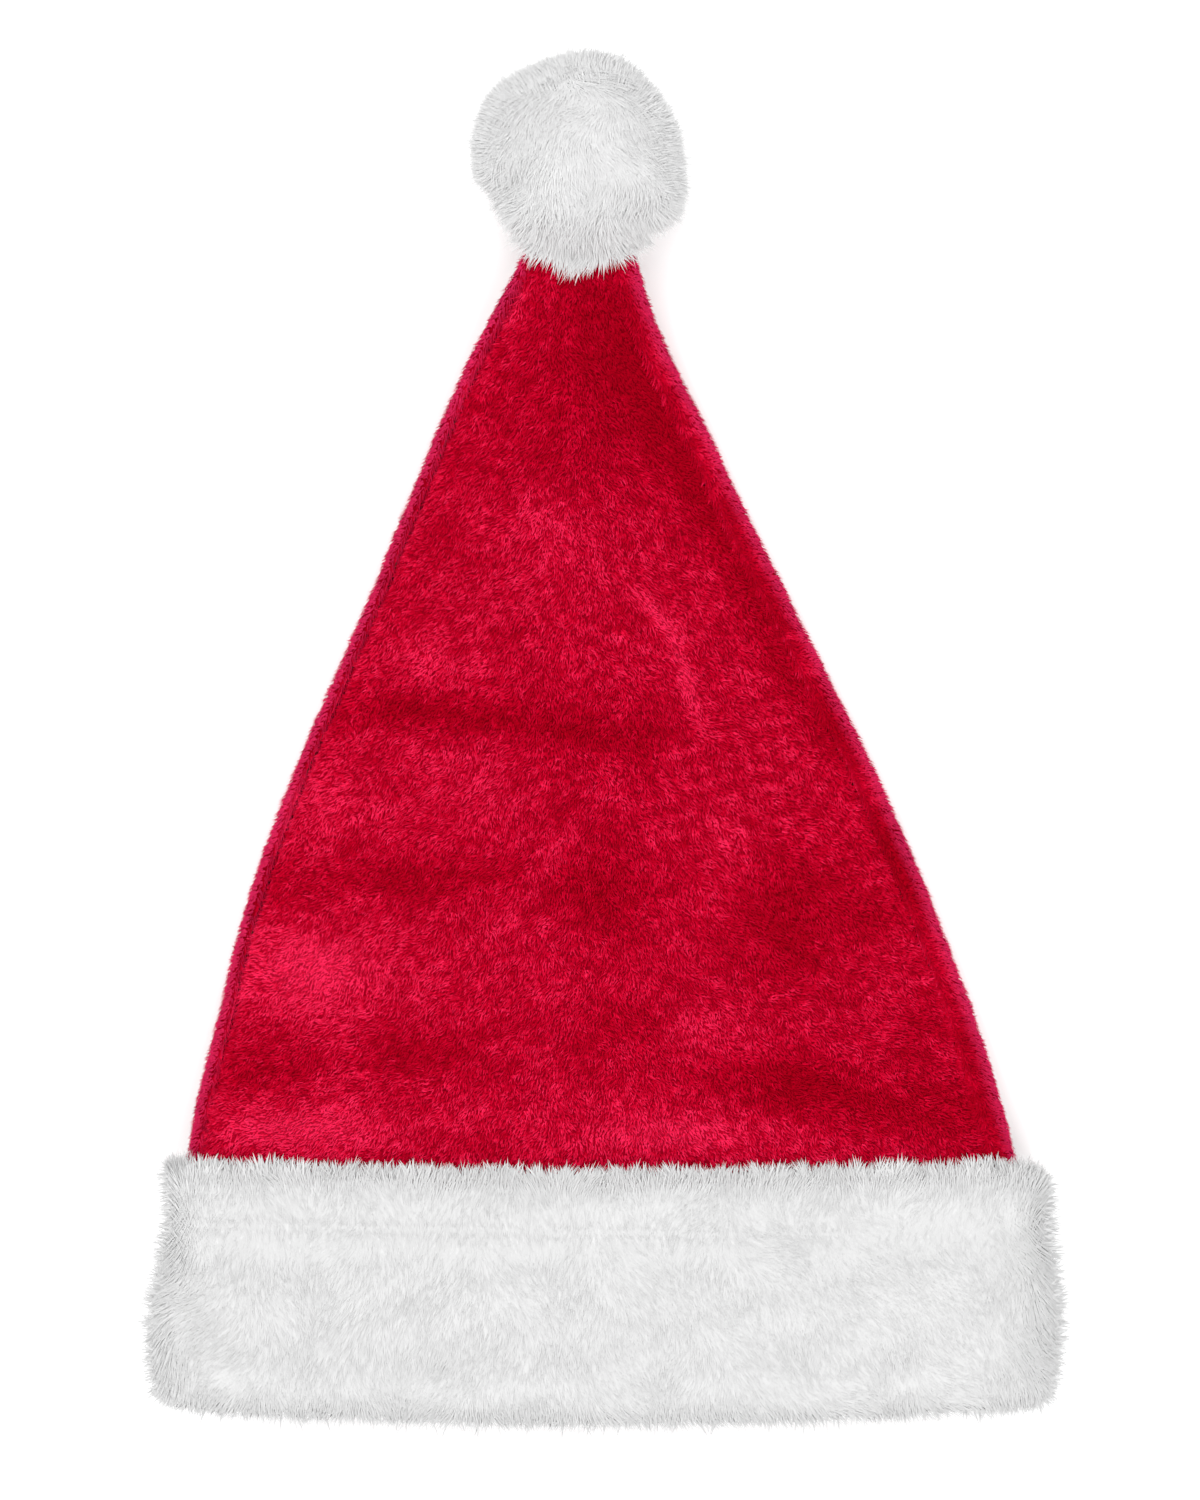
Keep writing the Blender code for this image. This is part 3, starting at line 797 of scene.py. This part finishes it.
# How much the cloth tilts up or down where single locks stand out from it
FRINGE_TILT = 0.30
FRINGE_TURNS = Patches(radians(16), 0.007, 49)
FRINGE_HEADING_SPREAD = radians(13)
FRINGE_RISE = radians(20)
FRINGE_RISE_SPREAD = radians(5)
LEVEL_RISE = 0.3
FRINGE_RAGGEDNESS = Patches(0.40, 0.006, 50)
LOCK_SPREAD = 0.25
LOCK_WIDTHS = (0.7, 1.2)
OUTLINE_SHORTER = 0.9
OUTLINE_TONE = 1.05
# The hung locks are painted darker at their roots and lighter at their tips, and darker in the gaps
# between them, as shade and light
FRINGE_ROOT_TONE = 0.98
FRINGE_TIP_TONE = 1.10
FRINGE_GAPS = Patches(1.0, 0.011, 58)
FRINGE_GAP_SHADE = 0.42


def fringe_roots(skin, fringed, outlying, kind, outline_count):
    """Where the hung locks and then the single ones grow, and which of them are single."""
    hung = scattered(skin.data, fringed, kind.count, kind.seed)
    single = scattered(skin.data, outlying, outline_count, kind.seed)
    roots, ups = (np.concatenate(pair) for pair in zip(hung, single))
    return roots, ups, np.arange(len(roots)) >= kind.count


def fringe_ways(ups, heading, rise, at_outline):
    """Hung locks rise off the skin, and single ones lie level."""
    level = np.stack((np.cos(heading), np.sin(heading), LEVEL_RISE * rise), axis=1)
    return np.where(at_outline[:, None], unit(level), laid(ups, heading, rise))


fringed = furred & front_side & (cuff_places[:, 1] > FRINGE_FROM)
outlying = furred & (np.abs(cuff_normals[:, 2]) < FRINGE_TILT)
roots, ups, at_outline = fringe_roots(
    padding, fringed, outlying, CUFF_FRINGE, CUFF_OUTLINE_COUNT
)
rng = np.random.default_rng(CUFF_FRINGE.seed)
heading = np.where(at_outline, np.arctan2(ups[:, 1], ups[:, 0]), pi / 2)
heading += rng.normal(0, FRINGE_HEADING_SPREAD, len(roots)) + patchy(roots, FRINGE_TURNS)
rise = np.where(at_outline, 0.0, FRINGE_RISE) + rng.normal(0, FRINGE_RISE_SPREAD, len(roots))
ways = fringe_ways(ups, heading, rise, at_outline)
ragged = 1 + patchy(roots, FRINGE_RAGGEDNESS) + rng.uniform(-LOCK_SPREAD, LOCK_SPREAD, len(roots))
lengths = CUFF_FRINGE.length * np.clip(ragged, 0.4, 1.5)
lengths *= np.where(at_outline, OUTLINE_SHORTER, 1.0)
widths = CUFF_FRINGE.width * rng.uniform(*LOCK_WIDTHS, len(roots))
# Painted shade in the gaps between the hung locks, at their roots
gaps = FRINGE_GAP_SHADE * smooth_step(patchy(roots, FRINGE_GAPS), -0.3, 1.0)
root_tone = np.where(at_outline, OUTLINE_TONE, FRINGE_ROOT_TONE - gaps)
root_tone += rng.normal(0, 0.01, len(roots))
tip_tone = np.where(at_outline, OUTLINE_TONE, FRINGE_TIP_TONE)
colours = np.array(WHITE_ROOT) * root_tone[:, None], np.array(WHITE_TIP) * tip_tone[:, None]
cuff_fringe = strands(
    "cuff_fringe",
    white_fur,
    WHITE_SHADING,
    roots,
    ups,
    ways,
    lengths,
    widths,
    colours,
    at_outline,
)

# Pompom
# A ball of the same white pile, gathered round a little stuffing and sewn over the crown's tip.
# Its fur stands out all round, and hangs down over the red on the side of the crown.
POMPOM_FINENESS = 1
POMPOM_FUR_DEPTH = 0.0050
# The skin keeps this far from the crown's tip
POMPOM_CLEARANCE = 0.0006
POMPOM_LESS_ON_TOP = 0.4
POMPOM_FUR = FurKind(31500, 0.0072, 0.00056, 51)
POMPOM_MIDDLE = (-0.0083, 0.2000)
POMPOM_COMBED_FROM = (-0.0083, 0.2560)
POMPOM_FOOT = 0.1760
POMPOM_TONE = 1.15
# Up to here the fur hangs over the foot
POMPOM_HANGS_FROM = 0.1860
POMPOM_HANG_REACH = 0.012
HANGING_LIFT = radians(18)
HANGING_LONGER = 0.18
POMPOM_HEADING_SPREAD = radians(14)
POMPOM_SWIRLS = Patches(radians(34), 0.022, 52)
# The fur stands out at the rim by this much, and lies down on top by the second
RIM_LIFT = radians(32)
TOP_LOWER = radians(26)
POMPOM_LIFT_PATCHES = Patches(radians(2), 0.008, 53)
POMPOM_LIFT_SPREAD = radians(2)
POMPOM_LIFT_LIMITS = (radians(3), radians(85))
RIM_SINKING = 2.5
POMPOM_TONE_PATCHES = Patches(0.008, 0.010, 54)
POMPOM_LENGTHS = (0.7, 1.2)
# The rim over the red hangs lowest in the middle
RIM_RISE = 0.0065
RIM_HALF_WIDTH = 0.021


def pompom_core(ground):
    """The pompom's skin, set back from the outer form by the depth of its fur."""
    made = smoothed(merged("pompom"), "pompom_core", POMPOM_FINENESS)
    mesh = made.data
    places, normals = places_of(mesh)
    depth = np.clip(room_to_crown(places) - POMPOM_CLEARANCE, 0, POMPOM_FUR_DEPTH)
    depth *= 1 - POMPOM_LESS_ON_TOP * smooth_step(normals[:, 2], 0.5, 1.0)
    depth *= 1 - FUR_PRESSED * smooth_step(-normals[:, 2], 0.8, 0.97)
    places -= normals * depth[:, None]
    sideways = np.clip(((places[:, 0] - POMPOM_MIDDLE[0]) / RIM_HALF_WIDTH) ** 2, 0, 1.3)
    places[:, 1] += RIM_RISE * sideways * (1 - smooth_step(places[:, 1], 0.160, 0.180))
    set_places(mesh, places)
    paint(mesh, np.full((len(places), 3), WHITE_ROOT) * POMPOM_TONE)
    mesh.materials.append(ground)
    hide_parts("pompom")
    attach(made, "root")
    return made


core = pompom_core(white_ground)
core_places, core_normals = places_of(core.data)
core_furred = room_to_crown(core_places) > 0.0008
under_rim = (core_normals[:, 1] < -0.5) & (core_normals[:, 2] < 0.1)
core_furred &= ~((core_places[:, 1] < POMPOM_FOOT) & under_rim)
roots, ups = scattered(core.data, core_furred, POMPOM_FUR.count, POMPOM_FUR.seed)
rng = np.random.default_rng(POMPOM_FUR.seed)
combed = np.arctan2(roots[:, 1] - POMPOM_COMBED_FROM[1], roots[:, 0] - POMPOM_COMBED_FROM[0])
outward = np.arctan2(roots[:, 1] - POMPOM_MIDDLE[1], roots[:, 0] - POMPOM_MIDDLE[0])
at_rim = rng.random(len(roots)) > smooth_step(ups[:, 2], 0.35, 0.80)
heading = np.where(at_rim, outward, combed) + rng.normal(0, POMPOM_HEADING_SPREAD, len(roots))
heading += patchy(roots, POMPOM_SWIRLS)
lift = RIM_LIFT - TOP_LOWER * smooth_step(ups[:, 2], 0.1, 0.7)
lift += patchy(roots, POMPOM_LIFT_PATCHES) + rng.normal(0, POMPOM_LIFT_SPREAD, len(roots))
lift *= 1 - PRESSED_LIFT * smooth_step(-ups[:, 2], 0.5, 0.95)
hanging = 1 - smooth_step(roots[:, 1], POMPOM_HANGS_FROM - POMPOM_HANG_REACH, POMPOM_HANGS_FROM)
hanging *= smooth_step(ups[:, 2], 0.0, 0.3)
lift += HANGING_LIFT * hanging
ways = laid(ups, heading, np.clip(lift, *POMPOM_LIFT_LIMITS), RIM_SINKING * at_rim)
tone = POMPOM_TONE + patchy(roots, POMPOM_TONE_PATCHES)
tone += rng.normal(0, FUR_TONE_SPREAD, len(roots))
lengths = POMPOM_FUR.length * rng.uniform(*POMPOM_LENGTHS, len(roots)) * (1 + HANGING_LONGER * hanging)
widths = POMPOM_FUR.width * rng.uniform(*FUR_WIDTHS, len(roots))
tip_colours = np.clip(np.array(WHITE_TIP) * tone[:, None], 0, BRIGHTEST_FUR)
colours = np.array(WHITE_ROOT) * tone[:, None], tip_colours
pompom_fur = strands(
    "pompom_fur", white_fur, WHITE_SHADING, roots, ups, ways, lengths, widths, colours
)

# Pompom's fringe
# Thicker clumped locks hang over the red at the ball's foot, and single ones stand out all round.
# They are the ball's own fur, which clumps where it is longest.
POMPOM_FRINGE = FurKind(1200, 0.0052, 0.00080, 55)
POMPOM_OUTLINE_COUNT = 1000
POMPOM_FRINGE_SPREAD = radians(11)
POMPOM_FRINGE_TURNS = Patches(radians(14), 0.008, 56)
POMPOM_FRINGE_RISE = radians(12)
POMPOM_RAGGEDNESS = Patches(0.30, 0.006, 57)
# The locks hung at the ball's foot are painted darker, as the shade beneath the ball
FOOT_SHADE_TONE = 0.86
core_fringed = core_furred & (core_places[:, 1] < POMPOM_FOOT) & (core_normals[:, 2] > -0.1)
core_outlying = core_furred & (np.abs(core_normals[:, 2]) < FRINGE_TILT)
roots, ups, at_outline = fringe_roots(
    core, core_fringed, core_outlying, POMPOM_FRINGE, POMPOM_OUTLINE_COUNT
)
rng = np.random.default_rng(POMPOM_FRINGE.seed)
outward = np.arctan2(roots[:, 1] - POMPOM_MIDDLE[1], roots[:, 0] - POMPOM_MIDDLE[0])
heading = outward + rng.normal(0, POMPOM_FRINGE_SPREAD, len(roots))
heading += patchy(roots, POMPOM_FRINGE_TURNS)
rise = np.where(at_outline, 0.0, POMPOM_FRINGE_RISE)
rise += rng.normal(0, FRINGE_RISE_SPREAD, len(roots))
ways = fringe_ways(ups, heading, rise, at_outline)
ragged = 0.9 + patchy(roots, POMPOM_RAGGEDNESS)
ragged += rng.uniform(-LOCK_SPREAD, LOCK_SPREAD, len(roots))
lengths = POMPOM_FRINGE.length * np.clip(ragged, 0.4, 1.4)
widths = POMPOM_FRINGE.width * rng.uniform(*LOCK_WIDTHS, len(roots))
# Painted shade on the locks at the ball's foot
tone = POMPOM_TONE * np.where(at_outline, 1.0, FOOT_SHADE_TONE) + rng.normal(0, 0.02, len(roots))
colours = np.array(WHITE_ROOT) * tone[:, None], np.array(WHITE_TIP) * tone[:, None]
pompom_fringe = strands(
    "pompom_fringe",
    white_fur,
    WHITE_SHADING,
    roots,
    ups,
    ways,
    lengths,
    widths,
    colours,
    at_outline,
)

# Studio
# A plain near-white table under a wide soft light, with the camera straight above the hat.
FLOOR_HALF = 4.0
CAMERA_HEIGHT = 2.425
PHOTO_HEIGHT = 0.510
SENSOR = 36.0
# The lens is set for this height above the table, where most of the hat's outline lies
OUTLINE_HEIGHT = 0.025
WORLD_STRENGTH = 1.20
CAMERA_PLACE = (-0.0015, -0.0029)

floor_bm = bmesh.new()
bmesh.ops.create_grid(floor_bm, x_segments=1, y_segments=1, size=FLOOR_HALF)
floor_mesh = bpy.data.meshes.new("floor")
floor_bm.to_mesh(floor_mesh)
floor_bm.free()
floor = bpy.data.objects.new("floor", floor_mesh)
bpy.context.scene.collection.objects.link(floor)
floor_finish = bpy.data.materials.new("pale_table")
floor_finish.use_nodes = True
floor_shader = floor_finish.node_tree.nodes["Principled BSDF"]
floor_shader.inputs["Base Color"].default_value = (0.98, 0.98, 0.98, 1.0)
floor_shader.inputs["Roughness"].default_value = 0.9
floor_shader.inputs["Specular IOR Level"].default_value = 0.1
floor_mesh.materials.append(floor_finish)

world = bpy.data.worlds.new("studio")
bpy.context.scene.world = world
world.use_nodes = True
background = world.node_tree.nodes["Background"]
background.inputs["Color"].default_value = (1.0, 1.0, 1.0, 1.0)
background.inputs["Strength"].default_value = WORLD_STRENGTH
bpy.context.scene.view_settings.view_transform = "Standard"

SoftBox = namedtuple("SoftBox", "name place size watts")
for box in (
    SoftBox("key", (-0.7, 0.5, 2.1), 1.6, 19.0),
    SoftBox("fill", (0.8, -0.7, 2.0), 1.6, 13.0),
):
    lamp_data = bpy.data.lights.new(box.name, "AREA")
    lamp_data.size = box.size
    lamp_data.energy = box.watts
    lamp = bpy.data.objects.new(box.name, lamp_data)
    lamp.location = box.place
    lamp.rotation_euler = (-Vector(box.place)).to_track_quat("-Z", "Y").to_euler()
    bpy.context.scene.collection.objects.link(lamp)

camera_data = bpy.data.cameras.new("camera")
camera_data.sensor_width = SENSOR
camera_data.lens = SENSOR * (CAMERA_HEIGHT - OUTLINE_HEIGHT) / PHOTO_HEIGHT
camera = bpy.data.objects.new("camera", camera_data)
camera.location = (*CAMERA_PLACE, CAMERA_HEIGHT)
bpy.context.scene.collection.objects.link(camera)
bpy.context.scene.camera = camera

→ **What the exercise asks**
Return the lines above precisely as they appear, beginning at the first line and ending at the line with "laid(ups, heading, rise))", and nothing after it.

→ **Full solution**
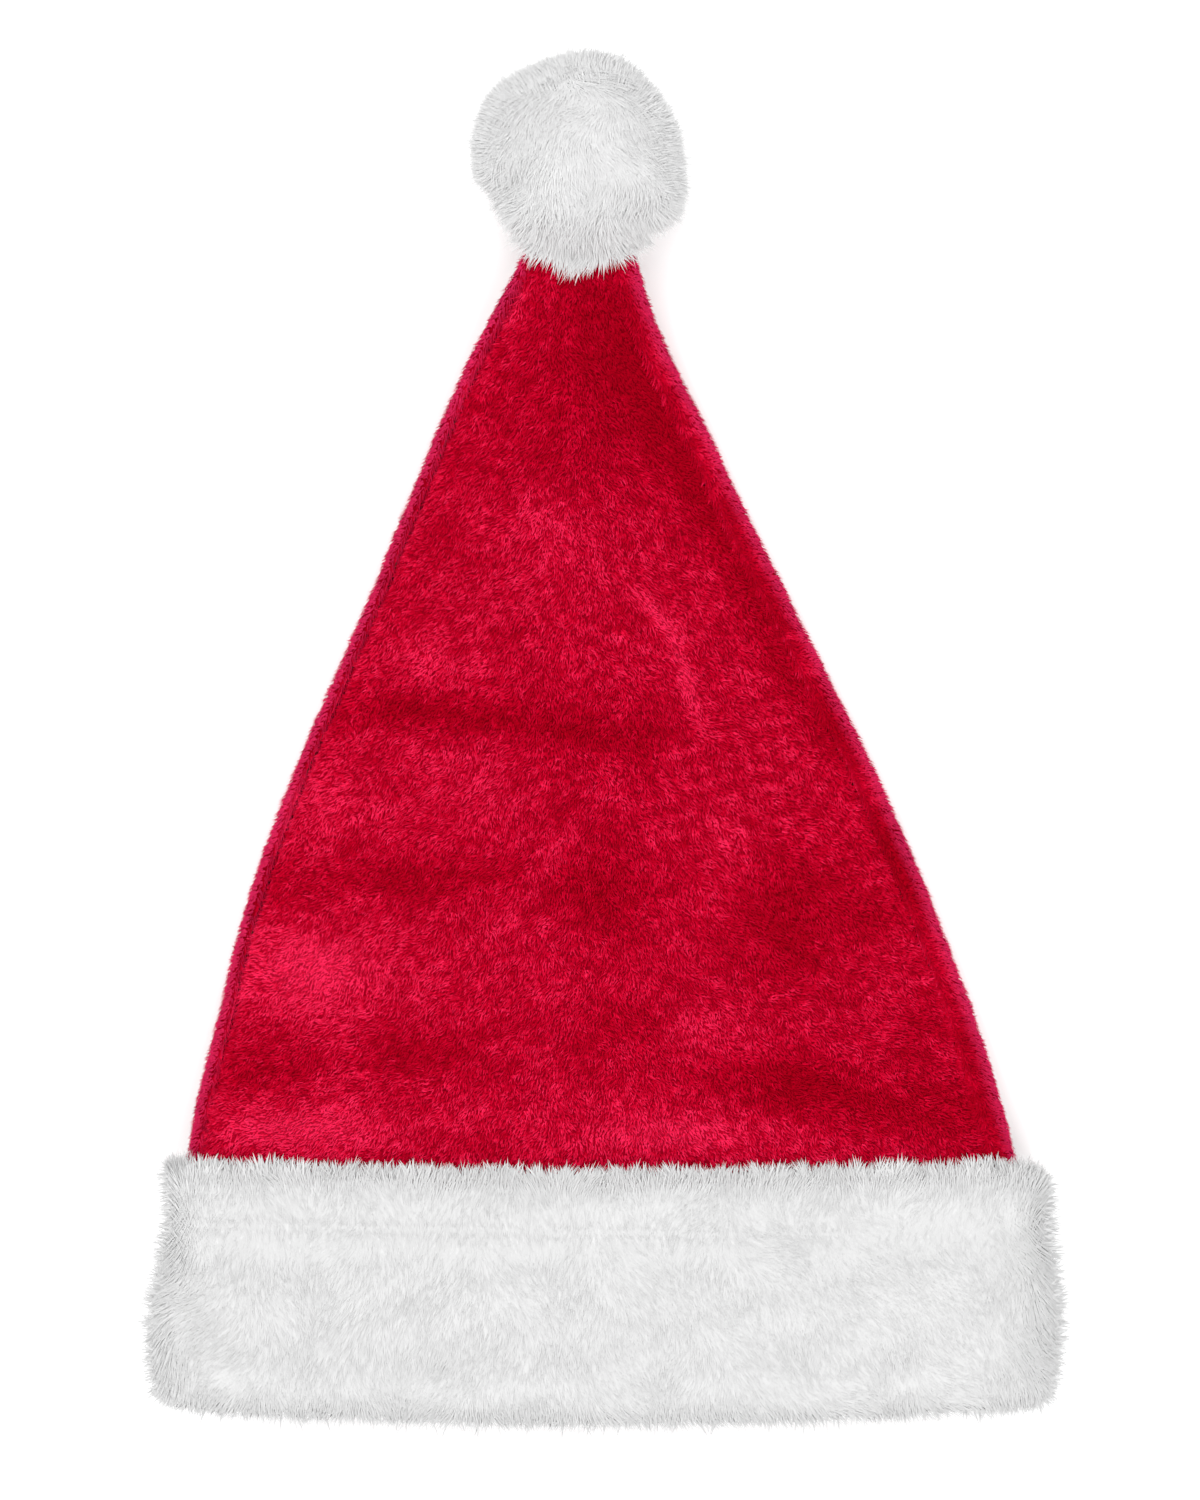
Keep writing the Blender code for this image. This is part 3, starting at line 797 of scene.py. This part finishes it.
# How much the cloth tilts up or down where single locks stand out from it
FRINGE_TILT = 0.30
FRINGE_TURNS = Patches(radians(16), 0.007, 49)
FRINGE_HEADING_SPREAD = radians(13)
FRINGE_RISE = radians(20)
FRINGE_RISE_SPREAD = radians(5)
LEVEL_RISE = 0.3
FRINGE_RAGGEDNESS = Patches(0.40, 0.006, 50)
LOCK_SPREAD = 0.25
LOCK_WIDTHS = (0.7, 1.2)
OUTLINE_SHORTER = 0.9
OUTLINE_TONE = 1.05
# The hung locks are painted darker at their roots and lighter at their tips, and darker in the gaps
# between them, as shade and light
FRINGE_ROOT_TONE = 0.98
FRINGE_TIP_TONE = 1.10
FRINGE_GAPS = Patches(1.0, 0.011, 58)
FRINGE_GAP_SHADE = 0.42


def fringe_roots(skin, fringed, outlying, kind, outline_count):
    """Where the hung locks and then the single ones grow, and which of them are single."""
    hung = scattered(skin.data, fringed, kind.count, kind.seed)
    single = scattered(skin.data, outlying, outline_count, kind.seed)
    roots, ups = (np.concatenate(pair) for pair in zip(hung, single))
    return roots, ups, np.arange(len(roots)) >= kind.count


def fringe_ways(ups, heading, rise, at_outline):
    """Hung locks rise off the skin, and single ones lie level."""
    level = np.stack((np.cos(heading), np.sin(heading), LEVEL_RISE * rise), axis=1)
    return np.where(at_outline[:, None], unit(level), laid(ups, heading, rise))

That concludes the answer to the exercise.